Thursday, 7 July 2016

Wallflowers

    

 Look at that. It’s not much, is it? But whilst it certainly hasn’t changed my life, unlike another little graffito not so far away, it perhaps explains why graffiti exerts such a hold on me. I don’t get out graffiti hunting much, but I do see a lot of it and of what I see, it is the simplest finds that seem to stay with me.



     Daisywheels. If I was trying to impress you with just how intelligent I am, I’d call them hexfoils, or compass drawn designs, and wank on about principles of Euclidean geometry, but I’m not and it’d just be embarrassing for all concerned, so I’ll stick to calling them daisywheels (also because it pains some people to see them called daisywheels, and I am cruel). The idea behind them is relatively simple. Demons are all around us, stalking the earth, bringing pain, suffering and death with them. Evil bastards, basically. But also stupid bastards who are highly curious (yes, got there before you). If they come across a line, they are compelled to follow it until it reaches an end. If, however, the line is endless, then the demon must forever retrace their steps and is effectively trapped within it forever. A simple idea, a simple design, a simple solution.


     Daisywheels are one of the most common medieval graffiti finds; most people who go hunting in even the most halfarsed way will probably have found one. They don’t rank up there with the ‘WOW’ factor when you pit them against the more unusual and intricate inscriptions. People don’t ooh and aah and talk about how stunning they are, or devote time to talking about them even, because they are simple, they’re common, and to most people, they are dull.


     But because I am a softhearted contrary twat, I adore them. Especially the simplest, most basic design, the Tesco Value of apotropaic marks. The beauty of them is that they are balanced, whole, complete, and the intention behind them is pure. To protect loved ones from harm. To turn aside evil. They are a testament to the two emotions most likely to cause us to act – love of someone, and the fear that harm may befall them. The fact that daisywheels are so widespread and easily found bears eloquent silent witness that so many people felt the way we do now about those who are special to us. It’s not a great big shout of ‘look at me, look what I’ve made, aren’t I great?’, but instead a gentle little whisper of hope and love. Something about that bypasses my (admittedly limited) rationality and brings tears to my eyes.


     I’m such a twat about them that I even get a bit upset when I see daisywheels that have gone a bit… wrong. I imagine the horror that the creator would have felt at seeing something that had the best intentions do exactly the opposite and the guilt they may have felt if Bad Things happened, thinking that perhaps they had caused it by not being as careful as they might have been. Or the pointed finger of judginess from others that It Was All Their Fault And They Know It. Stupid, I know. I never claimed to be logical.

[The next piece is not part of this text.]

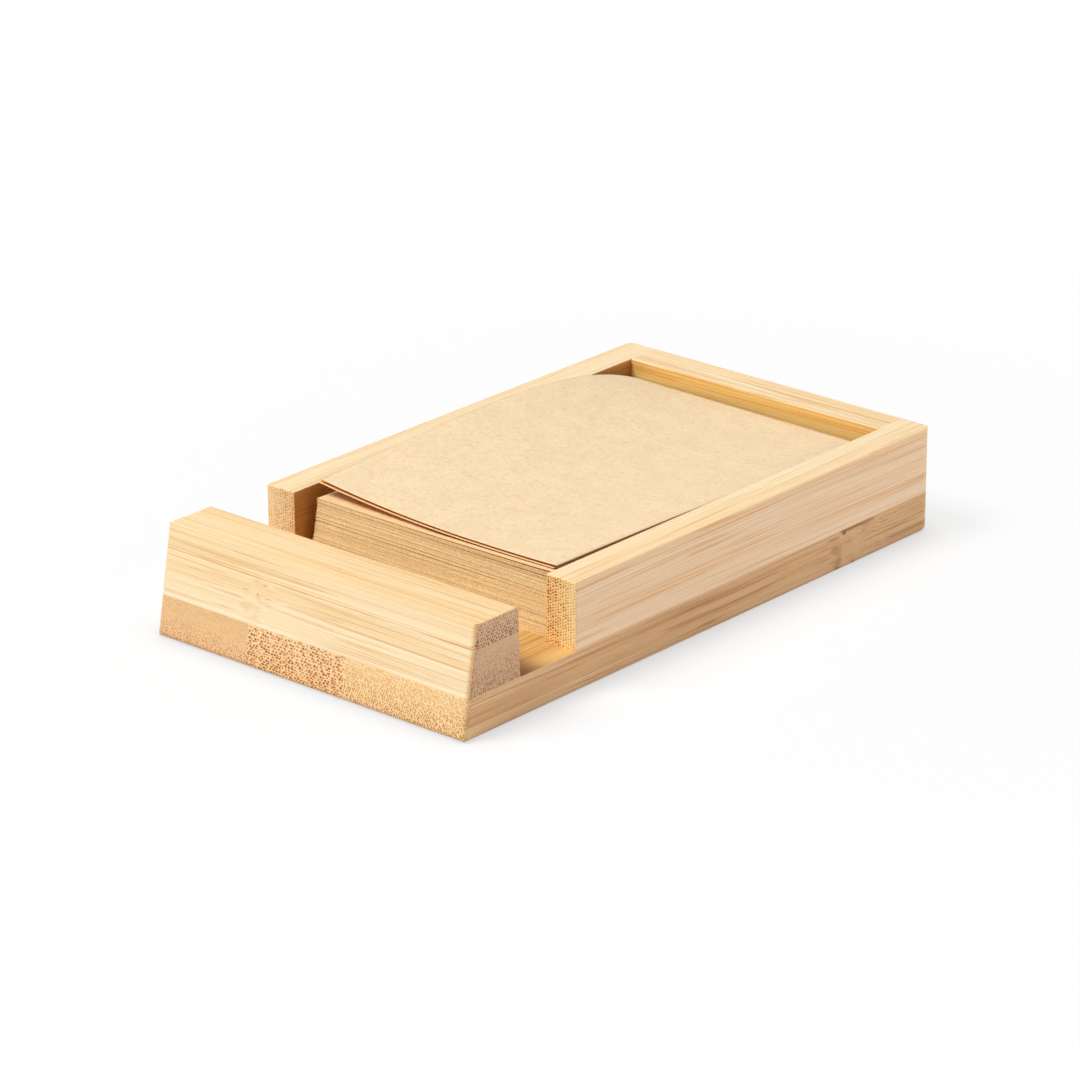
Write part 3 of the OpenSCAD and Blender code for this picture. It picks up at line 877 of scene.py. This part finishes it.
def build_world(level):
    """Even studio light from all sides, with a white background."""
    world = bpy.data.worlds.new("studio")
    bpy.context.scene.world = world
    g = Graph(world)
    path = g.add("ShaderNodeLightPath").outputs
    glassy = g.maths("MAXIMUM", path["Is Glossy Ray"], path["Is Transmission Ray"])
    seen = g.maths("MAXIMUM", path["Is Camera Ray"], glassy)
    strength = g.fade(seen, 0.0, 1.0, level, 1.0)
    background = g.add("ShaderNodeBackground", {"Color": (1, 1, 1, 1), "Strength": strength})
    g.end(background, "ShaderNodeOutputWorld")


def build_camera():
    """The photograph's view, with no shift and no depth of field."""
    lens = bpy.data.cameras.new("camera")
    lens.sensor_width = SENSOR_W
    lens.lens = FOCAL_LENGTH
    lens.clip_start, lens.clip_end = CLIP
    camera = bpy.data.objects.new("camera", lens)
    bpy.context.scene.collection.objects.link(camera)
    bpy.context.scene.camera = camera
    flat = math.cos(CAMERA_ELEVATION)
    back = Vector((math.sin(CAMERA_AZIMUTH) * flat, -math.cos(CAMERA_AZIMUTH) * flat,
                   math.sin(CAMERA_ELEVATION)))
    level_right = Vector((math.cos(CAMERA_AZIMUTH), math.sin(CAMERA_AZIMUTH), 0))
    level_up = back.cross(level_right)
    right = math.cos(CAMERA_ROLL) * level_right + math.sin(CAMERA_ROLL) * level_up
    up = math.cos(CAMERA_ROLL) * level_up - math.sin(CAMERA_ROLL) * level_right
    place = CAMERA_AIM + back * CAMERA_DISTANCE - right * CAMERA_RIGHTWARD - up * CAMERA_UPWARD
    turned = Matrix((right, up, back)).transposed().to_4x4()
    camera.matrix_world = Matrix.Translation(place) @ turned


bpy.context.scene.view_settings.view_transform = "Standard"
build_camera()
build_world(level=0.30)
build_lamp("key", direction=(-0.29, -0.53, 0.90), distance=2.0, size=0.8, level=0.84, tint=(1.0, 0.99, 0.97))
build_lamp("fill", direction=(0.9, 0.62, 0.24), distance=1.0, size=0.6, level=0.30, tint=(1.0, 0.96, 0.95))
build_floor(size=8, painted_shadow_reach=12 * MM)
dress_wood()
build_paper()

     If I’m honest, though, I just feel protective about daisywheels. That people ignore them, and instead go after the big showy treasures, the impressive stuff that’s guaranteed to gain attention. ‘Just some daisywheels…’ is the disgruntled mutter of a thwarted graffiti hunter, unimpressed by the thought of a love and intention that was etched into stone centuries earlier. An intention that was shared by so many people, in so many churches, a widespread belief and devotion that we see time and time again. People overlook them in favour of the three ring circus things, in favour of the stuff that was made with the intention of gaining attention, quite often the graffiti that weren’t made with any real meaning or significance behind them beyond showing off. That leaves me cold. I’m aware that this means I’m not a true graffiti person, that I’m out of step with pretty much everyone else on this because I’d rather think about wallflowers than find a unique graffito of national significance. But wallflowers tell me more about people than almost anything else. They’re nothing special. But then most people aren’t either… except that we all are. And wallflowers remind me of that.